▶

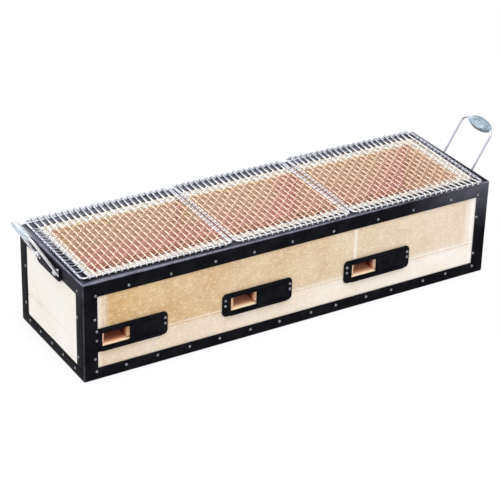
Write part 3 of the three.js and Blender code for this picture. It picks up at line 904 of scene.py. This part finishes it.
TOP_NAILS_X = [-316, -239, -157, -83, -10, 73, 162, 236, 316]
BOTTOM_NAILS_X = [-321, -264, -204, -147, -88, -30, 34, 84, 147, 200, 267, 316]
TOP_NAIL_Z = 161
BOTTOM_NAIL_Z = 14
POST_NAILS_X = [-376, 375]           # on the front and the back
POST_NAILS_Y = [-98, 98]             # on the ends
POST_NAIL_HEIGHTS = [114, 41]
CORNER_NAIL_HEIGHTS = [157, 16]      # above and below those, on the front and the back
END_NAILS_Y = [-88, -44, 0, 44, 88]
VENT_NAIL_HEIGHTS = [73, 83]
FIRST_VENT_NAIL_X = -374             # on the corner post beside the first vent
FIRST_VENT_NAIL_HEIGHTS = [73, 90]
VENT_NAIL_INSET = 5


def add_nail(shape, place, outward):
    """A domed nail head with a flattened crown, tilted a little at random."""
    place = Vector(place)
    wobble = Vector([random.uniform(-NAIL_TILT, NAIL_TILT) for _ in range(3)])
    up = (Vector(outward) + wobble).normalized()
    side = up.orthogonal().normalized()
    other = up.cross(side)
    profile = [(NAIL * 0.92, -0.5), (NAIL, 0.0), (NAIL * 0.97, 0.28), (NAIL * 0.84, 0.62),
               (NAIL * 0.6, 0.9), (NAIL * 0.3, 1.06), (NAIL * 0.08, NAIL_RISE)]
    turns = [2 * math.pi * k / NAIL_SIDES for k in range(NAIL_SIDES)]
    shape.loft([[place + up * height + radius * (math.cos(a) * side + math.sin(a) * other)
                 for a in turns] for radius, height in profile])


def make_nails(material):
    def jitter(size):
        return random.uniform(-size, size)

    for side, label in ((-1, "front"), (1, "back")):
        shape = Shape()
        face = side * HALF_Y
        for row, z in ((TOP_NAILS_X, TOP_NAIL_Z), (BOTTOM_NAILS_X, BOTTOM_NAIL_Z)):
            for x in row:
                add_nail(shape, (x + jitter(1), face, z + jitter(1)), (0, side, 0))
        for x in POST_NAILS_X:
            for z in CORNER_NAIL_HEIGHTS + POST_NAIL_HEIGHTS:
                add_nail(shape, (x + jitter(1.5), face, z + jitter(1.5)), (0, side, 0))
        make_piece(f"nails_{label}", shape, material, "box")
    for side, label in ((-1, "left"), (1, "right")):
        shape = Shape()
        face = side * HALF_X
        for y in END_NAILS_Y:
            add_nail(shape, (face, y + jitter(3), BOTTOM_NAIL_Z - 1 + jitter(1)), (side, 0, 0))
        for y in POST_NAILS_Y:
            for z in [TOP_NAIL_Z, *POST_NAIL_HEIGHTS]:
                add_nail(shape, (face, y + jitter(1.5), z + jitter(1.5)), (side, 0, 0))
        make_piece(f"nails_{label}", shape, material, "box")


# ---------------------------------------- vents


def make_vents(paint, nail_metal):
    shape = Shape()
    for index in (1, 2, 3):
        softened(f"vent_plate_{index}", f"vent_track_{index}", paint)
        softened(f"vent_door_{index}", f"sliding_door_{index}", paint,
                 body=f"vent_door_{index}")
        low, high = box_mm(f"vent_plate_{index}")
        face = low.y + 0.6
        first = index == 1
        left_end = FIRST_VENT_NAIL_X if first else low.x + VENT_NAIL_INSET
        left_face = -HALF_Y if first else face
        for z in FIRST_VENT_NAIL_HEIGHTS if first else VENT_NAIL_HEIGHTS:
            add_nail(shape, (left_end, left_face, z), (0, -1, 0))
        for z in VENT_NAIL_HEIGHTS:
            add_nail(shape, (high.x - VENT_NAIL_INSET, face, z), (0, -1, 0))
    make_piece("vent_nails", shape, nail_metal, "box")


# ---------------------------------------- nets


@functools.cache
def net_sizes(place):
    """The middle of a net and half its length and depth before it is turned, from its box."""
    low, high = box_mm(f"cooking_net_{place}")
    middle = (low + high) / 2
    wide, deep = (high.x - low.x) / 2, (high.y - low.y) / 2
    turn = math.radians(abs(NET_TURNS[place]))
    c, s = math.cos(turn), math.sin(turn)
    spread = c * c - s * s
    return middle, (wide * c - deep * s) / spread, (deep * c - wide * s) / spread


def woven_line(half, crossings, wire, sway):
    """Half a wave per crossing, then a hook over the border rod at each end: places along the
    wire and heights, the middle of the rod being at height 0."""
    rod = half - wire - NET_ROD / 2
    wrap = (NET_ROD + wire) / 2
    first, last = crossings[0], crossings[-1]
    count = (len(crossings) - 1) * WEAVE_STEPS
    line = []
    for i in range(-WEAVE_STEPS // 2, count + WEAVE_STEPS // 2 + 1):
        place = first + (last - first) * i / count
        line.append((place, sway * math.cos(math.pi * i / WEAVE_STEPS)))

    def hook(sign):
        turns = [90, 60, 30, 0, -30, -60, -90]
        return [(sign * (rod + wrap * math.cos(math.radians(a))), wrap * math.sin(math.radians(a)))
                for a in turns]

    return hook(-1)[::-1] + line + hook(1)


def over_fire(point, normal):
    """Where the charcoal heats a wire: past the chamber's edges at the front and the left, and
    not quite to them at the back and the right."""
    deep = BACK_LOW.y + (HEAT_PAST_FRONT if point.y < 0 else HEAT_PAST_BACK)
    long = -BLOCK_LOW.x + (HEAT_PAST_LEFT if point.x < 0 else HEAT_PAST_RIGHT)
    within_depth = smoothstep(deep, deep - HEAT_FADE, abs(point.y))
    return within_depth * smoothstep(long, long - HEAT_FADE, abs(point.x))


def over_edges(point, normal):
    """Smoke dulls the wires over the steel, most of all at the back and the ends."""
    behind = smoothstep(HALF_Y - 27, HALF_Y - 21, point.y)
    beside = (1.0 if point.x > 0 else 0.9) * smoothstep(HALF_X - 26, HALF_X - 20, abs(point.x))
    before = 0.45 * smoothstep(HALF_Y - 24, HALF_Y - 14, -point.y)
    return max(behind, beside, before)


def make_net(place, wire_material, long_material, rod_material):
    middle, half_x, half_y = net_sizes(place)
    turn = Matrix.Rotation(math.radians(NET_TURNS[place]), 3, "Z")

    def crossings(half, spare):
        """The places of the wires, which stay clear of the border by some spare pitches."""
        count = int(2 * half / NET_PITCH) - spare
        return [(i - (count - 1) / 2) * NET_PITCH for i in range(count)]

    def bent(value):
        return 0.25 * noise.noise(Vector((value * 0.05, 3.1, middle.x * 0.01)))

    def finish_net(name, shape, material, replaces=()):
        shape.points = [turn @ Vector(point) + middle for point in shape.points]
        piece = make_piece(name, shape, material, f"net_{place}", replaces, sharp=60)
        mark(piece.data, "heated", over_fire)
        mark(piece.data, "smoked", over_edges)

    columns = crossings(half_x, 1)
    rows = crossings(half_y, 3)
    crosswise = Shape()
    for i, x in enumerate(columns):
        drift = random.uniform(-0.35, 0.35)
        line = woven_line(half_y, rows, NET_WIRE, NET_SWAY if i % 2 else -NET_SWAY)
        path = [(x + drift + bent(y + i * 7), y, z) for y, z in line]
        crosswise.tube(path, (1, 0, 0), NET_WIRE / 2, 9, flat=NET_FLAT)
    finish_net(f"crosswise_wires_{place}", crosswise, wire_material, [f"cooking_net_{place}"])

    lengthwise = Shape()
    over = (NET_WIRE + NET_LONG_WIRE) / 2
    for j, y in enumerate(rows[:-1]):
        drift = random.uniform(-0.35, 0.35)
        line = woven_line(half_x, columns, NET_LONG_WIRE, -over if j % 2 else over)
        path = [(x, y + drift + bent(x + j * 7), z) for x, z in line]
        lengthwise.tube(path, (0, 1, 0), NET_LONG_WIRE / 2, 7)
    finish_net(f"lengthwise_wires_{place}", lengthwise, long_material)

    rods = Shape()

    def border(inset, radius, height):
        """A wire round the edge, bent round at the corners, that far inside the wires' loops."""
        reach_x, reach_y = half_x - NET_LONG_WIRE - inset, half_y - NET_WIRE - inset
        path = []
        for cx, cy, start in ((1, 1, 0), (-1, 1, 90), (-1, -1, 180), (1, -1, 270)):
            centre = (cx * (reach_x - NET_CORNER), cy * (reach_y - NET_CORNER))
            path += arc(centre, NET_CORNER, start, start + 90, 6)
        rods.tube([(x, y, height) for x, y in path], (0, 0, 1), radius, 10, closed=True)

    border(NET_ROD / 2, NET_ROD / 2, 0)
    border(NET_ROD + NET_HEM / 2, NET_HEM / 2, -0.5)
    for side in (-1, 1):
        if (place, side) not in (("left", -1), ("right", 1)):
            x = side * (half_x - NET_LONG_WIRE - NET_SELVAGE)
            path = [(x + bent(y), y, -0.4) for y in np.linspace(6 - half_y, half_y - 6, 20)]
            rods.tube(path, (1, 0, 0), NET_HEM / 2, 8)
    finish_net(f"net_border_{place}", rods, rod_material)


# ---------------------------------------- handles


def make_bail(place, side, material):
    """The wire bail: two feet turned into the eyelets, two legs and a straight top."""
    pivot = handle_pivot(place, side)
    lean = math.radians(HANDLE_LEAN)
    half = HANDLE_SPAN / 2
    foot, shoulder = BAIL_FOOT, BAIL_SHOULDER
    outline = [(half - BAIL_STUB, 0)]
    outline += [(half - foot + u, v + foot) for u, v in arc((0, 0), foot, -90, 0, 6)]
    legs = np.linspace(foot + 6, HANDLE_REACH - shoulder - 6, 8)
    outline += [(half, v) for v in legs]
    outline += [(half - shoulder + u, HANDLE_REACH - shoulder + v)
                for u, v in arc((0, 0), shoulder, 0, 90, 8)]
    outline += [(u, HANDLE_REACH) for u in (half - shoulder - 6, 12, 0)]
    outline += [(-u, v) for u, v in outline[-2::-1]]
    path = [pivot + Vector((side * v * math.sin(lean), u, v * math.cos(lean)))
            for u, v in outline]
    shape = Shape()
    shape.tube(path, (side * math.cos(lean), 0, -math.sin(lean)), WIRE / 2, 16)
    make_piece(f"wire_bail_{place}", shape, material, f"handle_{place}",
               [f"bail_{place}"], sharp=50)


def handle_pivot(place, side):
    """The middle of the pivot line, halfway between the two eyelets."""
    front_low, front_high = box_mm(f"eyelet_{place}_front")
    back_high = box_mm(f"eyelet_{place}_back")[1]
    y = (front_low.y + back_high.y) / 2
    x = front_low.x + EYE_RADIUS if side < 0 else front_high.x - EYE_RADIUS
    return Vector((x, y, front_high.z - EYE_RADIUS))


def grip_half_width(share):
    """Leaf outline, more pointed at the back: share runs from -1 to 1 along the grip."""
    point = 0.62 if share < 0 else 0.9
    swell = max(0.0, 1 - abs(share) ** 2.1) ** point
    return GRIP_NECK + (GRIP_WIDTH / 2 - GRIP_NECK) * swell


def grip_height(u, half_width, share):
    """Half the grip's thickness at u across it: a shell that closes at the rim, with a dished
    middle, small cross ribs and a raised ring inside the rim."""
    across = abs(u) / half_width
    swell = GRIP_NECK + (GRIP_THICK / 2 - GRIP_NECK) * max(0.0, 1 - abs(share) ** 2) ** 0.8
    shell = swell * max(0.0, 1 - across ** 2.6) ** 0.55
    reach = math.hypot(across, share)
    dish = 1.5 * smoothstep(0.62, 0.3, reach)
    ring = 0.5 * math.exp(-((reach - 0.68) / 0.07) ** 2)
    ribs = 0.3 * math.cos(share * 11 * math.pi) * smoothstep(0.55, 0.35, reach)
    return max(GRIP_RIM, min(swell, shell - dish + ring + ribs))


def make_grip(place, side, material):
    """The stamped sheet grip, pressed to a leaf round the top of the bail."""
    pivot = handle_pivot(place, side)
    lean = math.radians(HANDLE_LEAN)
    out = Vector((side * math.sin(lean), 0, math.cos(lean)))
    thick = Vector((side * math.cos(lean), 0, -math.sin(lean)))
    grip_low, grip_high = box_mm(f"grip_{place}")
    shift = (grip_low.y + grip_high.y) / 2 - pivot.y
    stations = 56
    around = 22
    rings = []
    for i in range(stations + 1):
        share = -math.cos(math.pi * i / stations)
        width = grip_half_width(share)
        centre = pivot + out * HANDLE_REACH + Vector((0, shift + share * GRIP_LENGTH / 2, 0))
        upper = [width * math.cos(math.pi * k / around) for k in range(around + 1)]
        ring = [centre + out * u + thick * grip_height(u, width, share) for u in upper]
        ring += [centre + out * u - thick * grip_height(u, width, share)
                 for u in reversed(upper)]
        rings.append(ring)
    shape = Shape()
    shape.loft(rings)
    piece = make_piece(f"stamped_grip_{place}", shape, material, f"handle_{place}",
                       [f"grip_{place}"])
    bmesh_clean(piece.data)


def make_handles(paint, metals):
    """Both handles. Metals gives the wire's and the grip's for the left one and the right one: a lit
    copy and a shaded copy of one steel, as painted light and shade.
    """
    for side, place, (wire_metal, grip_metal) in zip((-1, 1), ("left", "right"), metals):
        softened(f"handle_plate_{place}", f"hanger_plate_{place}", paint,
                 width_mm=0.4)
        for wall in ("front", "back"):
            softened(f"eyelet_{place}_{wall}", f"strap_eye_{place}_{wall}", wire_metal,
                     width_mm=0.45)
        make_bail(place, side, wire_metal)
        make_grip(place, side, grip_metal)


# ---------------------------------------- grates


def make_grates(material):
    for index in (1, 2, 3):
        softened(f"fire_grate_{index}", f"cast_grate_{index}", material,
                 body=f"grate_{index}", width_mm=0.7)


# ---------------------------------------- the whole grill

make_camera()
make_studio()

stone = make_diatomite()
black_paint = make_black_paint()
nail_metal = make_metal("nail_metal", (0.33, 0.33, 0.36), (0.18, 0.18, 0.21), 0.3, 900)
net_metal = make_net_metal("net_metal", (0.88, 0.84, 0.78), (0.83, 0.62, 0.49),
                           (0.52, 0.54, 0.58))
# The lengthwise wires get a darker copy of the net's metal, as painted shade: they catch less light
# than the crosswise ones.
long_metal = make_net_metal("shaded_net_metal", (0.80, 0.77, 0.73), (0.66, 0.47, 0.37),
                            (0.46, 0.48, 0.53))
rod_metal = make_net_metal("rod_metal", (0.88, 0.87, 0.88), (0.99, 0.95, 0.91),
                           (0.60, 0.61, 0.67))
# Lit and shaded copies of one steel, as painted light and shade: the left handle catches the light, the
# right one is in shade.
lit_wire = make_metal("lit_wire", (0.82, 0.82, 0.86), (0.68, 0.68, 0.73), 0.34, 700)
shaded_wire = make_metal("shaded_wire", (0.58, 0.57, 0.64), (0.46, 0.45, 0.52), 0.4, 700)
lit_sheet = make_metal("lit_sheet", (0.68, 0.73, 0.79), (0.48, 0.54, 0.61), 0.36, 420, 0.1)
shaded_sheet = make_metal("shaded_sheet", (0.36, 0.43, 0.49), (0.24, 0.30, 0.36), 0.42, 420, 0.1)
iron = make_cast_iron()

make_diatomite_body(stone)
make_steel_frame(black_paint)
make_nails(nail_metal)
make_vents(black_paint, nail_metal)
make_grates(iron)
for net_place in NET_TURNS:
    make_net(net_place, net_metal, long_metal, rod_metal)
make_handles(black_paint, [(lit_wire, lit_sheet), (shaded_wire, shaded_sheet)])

◀

Task goal | Word for word, quote the lines of the material from the first line through the line with "VENT_NAIL_INSET = 5", both ends included.

Complete response |
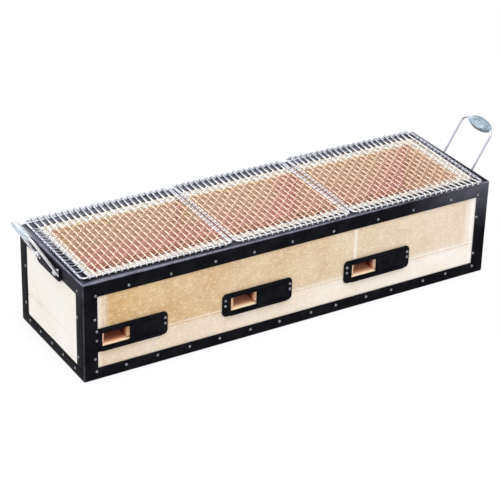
Write part 3 of the three.js and Blender code for this picture. It picks up at line 904 of scene.py. This part finishes it.
TOP_NAILS_X = [-316, -239, -157, -83, -10, 73, 162, 236, 316]
BOTTOM_NAILS_X = [-321, -264, -204, -147, -88, -30, 34, 84, 147, 200, 267, 316]
TOP_NAIL_Z = 161
BOTTOM_NAIL_Z = 14
POST_NAILS_X = [-376, 375]           # on the front and the back
POST_NAILS_Y = [-98, 98]             # on the ends
POST_NAIL_HEIGHTS = [114, 41]
CORNER_NAIL_HEIGHTS = [157, 16]      # above and below those, on the front and the back
END_NAILS_Y = [-88, -44, 0, 44, 88]
VENT_NAIL_HEIGHTS = [73, 83]
FIRST_VENT_NAIL_X = -374             # on the corner post beside the first vent
FIRST_VENT_NAIL_HEIGHTS = [73, 90]
VENT_NAIL_INSET = 5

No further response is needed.